In step S802, the CPU 201 acquires camera information of the camera 100. Here, the camera information is information including a captured image, and a target position and a crop setting. However, there is a difference from the first embodiment in that the crop setting includes information as to whether or not a video subjected to crop processing is being output to the video output I/F 110, which is an output unit. Furthermore, while description is provided here regarding a case in which there is one video output I/F 110 and one crop setting for simplicity of description, a configuration may be adopted in which there are a plurality of video output I/Fs 110 and a plurality of crop settings. If there are a plurality of video output I/Fs 110 and a plurality of crop settings, a configuration is adopted such that output information indicating which crop video based on which crop setting is applied to each video output I/F 110.

In step S805, the CPU 201 displays a crop frame on the GUI as necessary. Specifically, the CPU 201 retrieves the crop setting from the RAM 202, and based on the retrieved crop setting, determines whether or not a crop video is being output to the video output I/F 110. If a crop video is being output to the video output I/F 110, a crop frame corresponding to the output crop video is superimposed and displayed on the captured image displayed on the display unit 205.
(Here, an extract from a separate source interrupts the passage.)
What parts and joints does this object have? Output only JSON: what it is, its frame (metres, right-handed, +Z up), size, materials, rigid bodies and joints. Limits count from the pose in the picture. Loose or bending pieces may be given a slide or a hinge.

Here, with reference to FIGS. 9A to 9D, description will be provided of the user operations and the GUI displayed on the display unit 205 (only if a crop video is being output to the video output I/F 110). FIGS. 9A to 9D are diagrams for describing display in the GUI in the second embodiment. The GUI is a user interface displayed on the display unit 205 for providing information to the user and also receiving operations from the user.

Here, in order to facilitate understanding of the description, a case will be described in which two video output I/Fs 110, namely I/F (a) and I/F (b), are included, and three crop settings are included. Note that the specific allocation of the crop settings to the video output I/Fs 110 is managed by means of output settings. FIG. 9A illustrates an example of the GUI obtained by superimposing GUI components (target position icon 902 and three crop frames 903a to 903c) on a video 900 obtained by capturing three people from the front. The target position icon 902 is a GUI component indicating the target position of the tracking target (face of a subject 901) in the captured image 900.
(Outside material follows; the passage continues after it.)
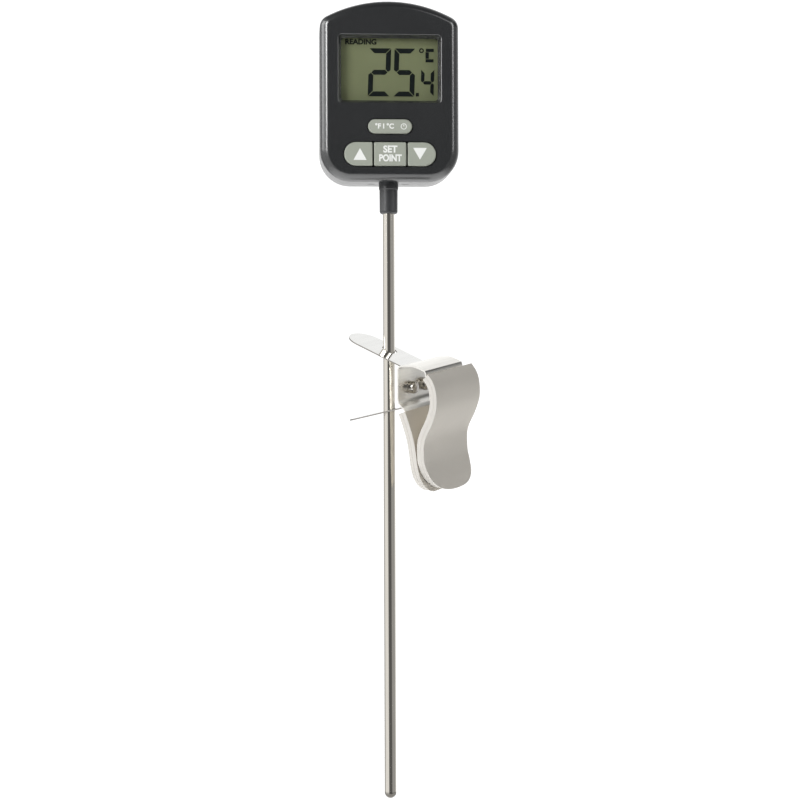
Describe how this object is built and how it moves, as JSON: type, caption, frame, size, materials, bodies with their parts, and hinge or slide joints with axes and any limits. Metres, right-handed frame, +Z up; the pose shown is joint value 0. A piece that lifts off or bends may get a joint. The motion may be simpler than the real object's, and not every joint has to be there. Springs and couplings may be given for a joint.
{
  "type": "darkroom thermometer",
  "caption": "Digital probe thermometer with a display head, press keys, thin steel stem and a sprung tray clip that slides on the stem.",
  "frame": {"origin": "on the flat back of the head, half way up it, on the stem's centre line", "axes": "+Z up the stem from the tip to the head, +Y out of the flat back, -Y out of the display, +X to the right as the display is read"},
  "size_m": [0.0533, 0.0426, 0.2687],
  "materials": {
    "shell": "satin charcoal",
    "collar": "satin charcoal",
    "keys": "matt grey-green",
    "lens": "clear",
    "display": "grey-green display",
    "board": "green lacquer",
    "rubber": "matt",
    "inner": "matt",
    "steel": "fine brushed",
    "spring": "rolled spring strip",
    "jaw": "matt warm grey",
    "pad": "matt light grey",
    "brass": "plain"
  },
  "bodies": {
    "thermometer": {"front_shell": "shell", "rear_shell": "shell", "screw_top_left": "steel", "screw_top_right": "steel", "screw_bottom_left": "steel", "screw_bottom_right": "steel", "window_lens": "lens", "lcd_panel": "display", "display_frame": "inner", "contact_strip": "rubber", "circuit_board": "board", "keypad_membrane": "rubber", "coin_cell": "steel", "cell_holder": "inner", "negative_contact": "brass", "positive_contact": "brass", "stem_tube": "steel", "stem_collar": "collar", "stem_seal": "rubber", "thermistor": "inner", "lead_left": "brass", "lead_right": "brass"},
    "battery_door": {"battery_door": "shell"},
    "unit_key": {"unit_key": "keys"},
    "up_key": {"up_key": "keys"},
    "set_key": {"set_key": "keys"},
    "down_key": {"down_key": "keys"},
    "clip": {"bracket_web": "spring", "spring_back_leg": "spring", "rear_jaw_cover": "jaw", "rear_jaw_pad": "pad", "rivet_near": "steel", "rivet_far": "steel"},
    "front_jaw": {"spring_front_leg": "spring", "front_jaw_cover": "jaw", "front_jaw_pad": "pad"},
    "upper_tongue": {"upper_tongue": "spring"},
    "lower_tongue": {"lower_tongue": "spring"}
  },
  "joints": [
    {"name": "clip_slide", "type": "slide", "parent": "thermometer", "child": "clip", "axis": [0, 0, 1], "range_m": [-0.112, 0.033]},
    {"name": "jaw_open", "type": "hinge", "parent": "clip", "child": "front_jaw", "pos_m": [0.01317, -0.02145, -0.09076], "axis": [-0.6349, -0.7553, -0.1623], "range_deg": [0, 12], "stiffness_Nm_per_rad": 0.4, "springref_deg": -11.46},
    {"name": "upper_squeeze", "type": "hinge", "parent": "clip", "child": "upper_tongue", "pos_m": [0.00813, -0.01698, -0.09187], "axis": [-0.6349, -0.7553, -0.1623], "range_deg": [0, 10], "stiffness_Nm_per_rad": 0.3, "springref_deg": -5.73},
    {"name": "lower_squeeze", "type": "hinge", "parent": "clip", "child": "lower_tongue", "pos_m": [0.00832, -0.01432, -0.105], "axis": [0.6349, 0.7553, 0.1623], "range_deg": [0, 10], "stiffness_Nm_per_rad": 0.3, "springref_deg": -5.73},
    {"name": "unit_key_press", "type": "slide", "parent": "thermometer", "child": "unit_key", "axis": [0, 1, 0], "range_m": [0, 0.0006], "stiffness_N_per_m": 400, "springref_m": -0.0005},
    {"name": "up_key_press", "type": "slide", "parent": "thermometer", "child": "up_key", "axis": [0, 1, 0], "range_m": [0, 0.0006], "stiffness_N_per_m": 400, "springref_m": -0.0005},
    {"name": "set_key_press", "type": "slide", "parent": "thermometer", "child": "set_key", "axis": [0, 1, 0], "range_m": [0, 0.0006], "stiffness_N_per_m": 400, "springref_m": -0.0005},
    {"name": "down_key_press", "type": "slide", "parent": "thermometer", "child": "down_key", "axis": [0, 1, 0], "range_m": [0, 0.0006], "stiffness_N_per_m": 400, "springref_m": -0.0005},
    {"name": "door_twist", "type": "hinge", "parent": "thermometer", "child": "battery_door", "pos_m": [0, 0, 0.0132], "axis": [0, 1, 0], "range_deg": [0, 90]}
  ],
  "couplings": [
    {"joint": "lower_squeeze", "follows": "upper_squeeze", "ratio": 1}
  ]
}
In FIG. 9A, the output settings of both video output I/F (a) and video output I/F (b) indicate “no crop”. However, because crop frames 903 are rendered regardless of the output from the video output I/Fs 110 in FIG. 9A, the three crop frames 903a to 903c and the target position icon 902 are rendered on the GUI. Thus, the visibility of the target position icon 902 is low.
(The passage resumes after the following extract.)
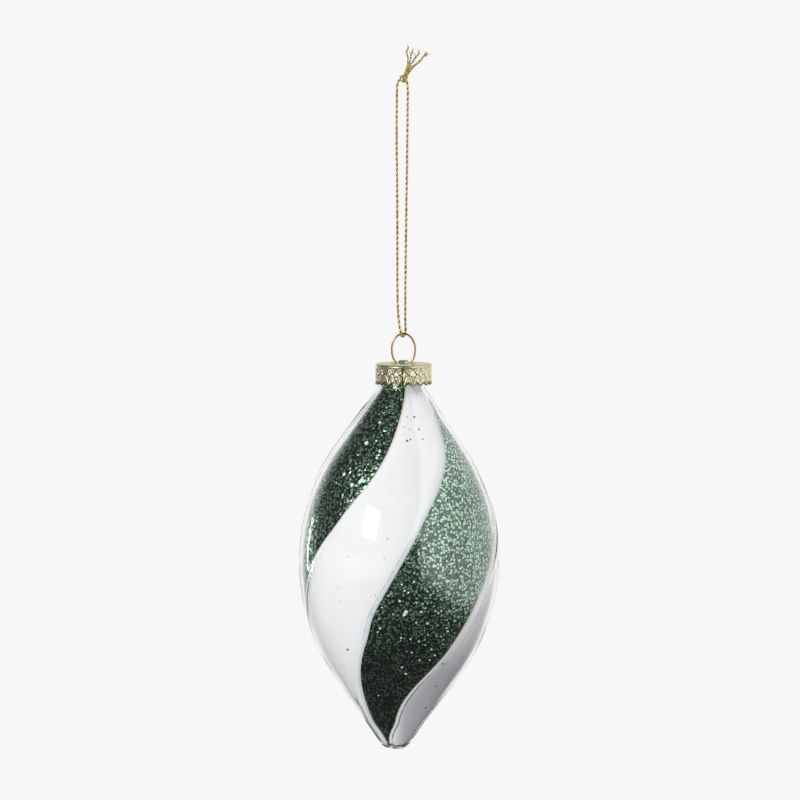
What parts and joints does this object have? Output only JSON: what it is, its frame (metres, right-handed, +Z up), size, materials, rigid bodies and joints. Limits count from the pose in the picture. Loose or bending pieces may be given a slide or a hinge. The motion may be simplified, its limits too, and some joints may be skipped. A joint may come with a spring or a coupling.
{
  "type": "icicle ornament",
  "caption": "Hanging icicle ornament: clear glass drop lined with twisted white and green glitter bands, gold pressed cap, wire bail and a knotted gold thread loop.",
  "frame": {"origin": "inside top of the thread loop, under the knot, where a hook or a twig carries the ornament", "axes": "+Z up along the hanging thread, +X to the right as the picture shows the ornament, +Y away from the viewer"},
  "size_m": [0.0713, 0.0716, 0.2495],
  "materials": {
    "clear_glass": "clear blown glass, polished",
    "white_lacquer": "opaque white lacquer lining, glossy through the glass",
    "green_glitter": "dark green glitter flakes in clear lacquer",
    "cap_gold": "pale gold, embossed, bright",
    "bail_gold": "copper gold drawn wire",
    "gold_thread": "twisted metallic thread with dark flecks"
  },
  "bodies": {
    "thread": {"thread_loop": "gold_thread", "thread_knot": "gold_thread", "thread_tail_1": "gold_thread", "thread_tail_2": "gold_thread", "thread_tail_3": "gold_thread", "thread_tail_4": "gold_thread", "thread_tail_5": "gold_thread"},
    "bail": {"bail": "bail_gold"},
    "cap": {"cap": "cap_gold"},
    "glass": {"glass_body": "clear_glass", "white_band_1": "white_lacquer", "white_band_2": "white_lacquer", "white_band_3": "white_lacquer", "glitter_band_1": "green_glitter", "glitter_band_2": "green_glitter", "glitter_band_3": "green_glitter"}
  },
  "joints": [
    {"name": "bail_swing", "type": "hinge", "parent": "thread", "child": "bail", "pos_m": [0.00075, 0, -0.0881], "axis": [1, 0, 0], "range_deg": [-90, 90]},
    {"name": "bail_slide", "type": "slide", "parent": "bail", "child": "cap", "axis": [0, 0, 1], "range_m": [0, 0.002]},
    {"name": "glass_pull_off", "type": "slide", "parent": "cap", "child": "glass", "axis": [0, 0, -1], "range_m": [0, 0.024]}
  ]
}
In view of this, in the second embodiment, the visibility of the target position icon 902 is improved by rendering crop frames 903 in accordance with the output from the video output I/Fs 110, as illustrated in FIGS. 9B to 9D.

In FIG. 9B, the output settings of both video output I/F (a) and video output I/F (b) indicate “no crop”, as is the case in FIG. 9A. In this case, none of the three crop frames 903a to 903c are rendered, and only the target position icon 902 is rendered on the GUI.

In FIG. 9C, the output setting of the video output I/F (a) and the output setting of the video output I/F (b) are “crop 903a” and “no crop”, respectively. In this case, the crop frame 903a is rendered in addition to the target position icon 902. Thus, the complexity involved in setting the target position icon 902 in relation to the crop frame 903a can be reduced.

In FIG. 9D, the output setting of the video output I/F (a) and the output setting of the video output I/F (b) are “crop 903a” and “crop 903b”, respectively. In this case, the crop frames 903a and 903b are rendered in addition to the target position icon 902. Thus, the complexity involved in setting the target position icon 902 in relation to the crop frames 903a and 903b can be reduced.

As described above, according to the second embodiment, GUI display is adjusted depending on whether or not a video cut out by cropping is being output to a video output I/F 110. The setting of the target position icon 902 in relation to a crop frame can be facilitated by displaying, on the GUI, only a crop frame corresponding to a crop video being output to a video output I/F 110.

Note that, in the second embodiment, description is provided that a GUI displaying GUI components for both the crop frame setting and the target position setting is displayed on the display unit 205. However, similarly to the configuration described in the modifications of the first embodiment, a configuration may be adopted in which the individual GUI components can be displayed individually.

Other Embodiments

Embodiment(s) of the present invention can also be realized by a computer of a system or apparatus that reads out and executes computer executable instructions (e.g., one or more programs) recorded on a storage medium (which may also be referred to more fully as a ‘non-transitory computer-readable storage medium’) to perform the functions of one or more of the above-described embodiment(s) and/or that includes one or more circuits (e.g., application specific integrated circuit (ASIC)) for performing the functions of one or more of the above-described embodiment(s), and by a method performed by the computer of the system or apparatus by, for example, reading out and executing the computer executable instructions from the storage medium to perform the functions of one or more of the above-described embodiment(s) and/or controlling the one or more circuits to perform the functions of one or more of the above-described embodiment(s). The computer may comprise one or more processors (e.g., central processing unit (CPU), micro processing unit (MPU)) and may include a network of separate computers or separate processors to read out and execute the computer executable instructions. The computer executable instructions may be provided to the computer, for example, from a network or the storage medium. The storage medium may include, for example, one or more of a hard disk, a random-access memory (RAM), a read only memory (ROM), a storage of distributed computing systems, an optical disk (such as a compact disc (CD), digital versatile disc (DVD), or Blu-ray Disc (BD) TM), a flash memory device, a memory card, and the like.

While the present invention has been described with reference to exemplary embodiments, it is to be understood that the invention is not limited to the disclosed exemplary embodiments. The scope of the following claims is to be accorded the broadest interpretation so as to encompass all such modifications and equivalent structures and functions.

This application claims the benefit of Japanese Patent Application No. 2024-064796, filed Apr. 12, 2024 which is hereby incorporated by reference herein in its entirety.